This is unacceptable because cos t becomes negative for part of 0 to 2'pi and a probability density function can never be less than 0.

(b) p(x) = 3e^(-3t)

This works because it is positive for all values of x and the integral from 0 to infinity is 1. So this is the most likely to be a probability density function.

(c) p(x) = e^(-3t) for t >=0

Values are positive for all values of x since 0 is the asymptote for this function, but the integral does not approach 1, staying rather at 1/3. Since a probability density function must equal 1 for the period, this isn't an acceptable function.
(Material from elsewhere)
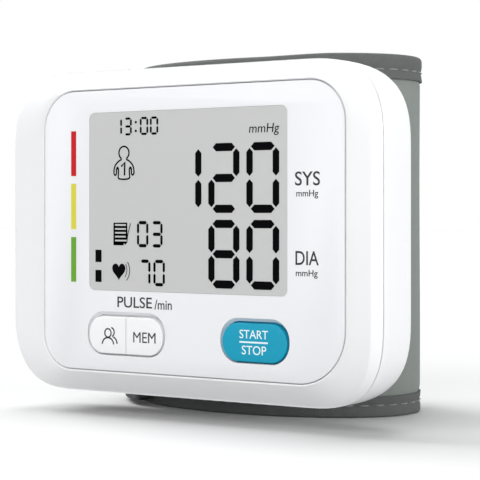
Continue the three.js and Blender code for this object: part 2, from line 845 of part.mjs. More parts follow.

(d) p(x) = 1/4 for 0 <= t <= 4

First off, is the store open only 4 minutes? Besides which, the integral diverges and never approaches 1, so it can't be a probability density function.

Good. For comparison:

** Our function must be a probabiity density function, which is the case for most but not all of the functions.

It must also fit the situation.

If we choose the 1/4 function then the probability of the next customer walking in sometime during the next 4 minutes is 100%. That's not the case--it might be 5 or 10 minutes before the next customer shows up. Nothing can guarantee a customer in the next 4 minutes.

The cosine function fluctuates between positive and negative, decreasing and increasing. A probability density function cannot be negative, which eliminates this choice.

This leaves us with the choice between the two exponential functions.

If we integrate e^(-3t) from t = 0 to t = 4 we get -1/3 e^-12 - (-1/3 e^0 ) = 1/3 (1 - e^-12), which is slightly less than 1/3. This integral from 0 to infinity will in fact converge to 1/3, not to 1 as a probability distribution must do.

We have therefore eliminated three of the possibilities.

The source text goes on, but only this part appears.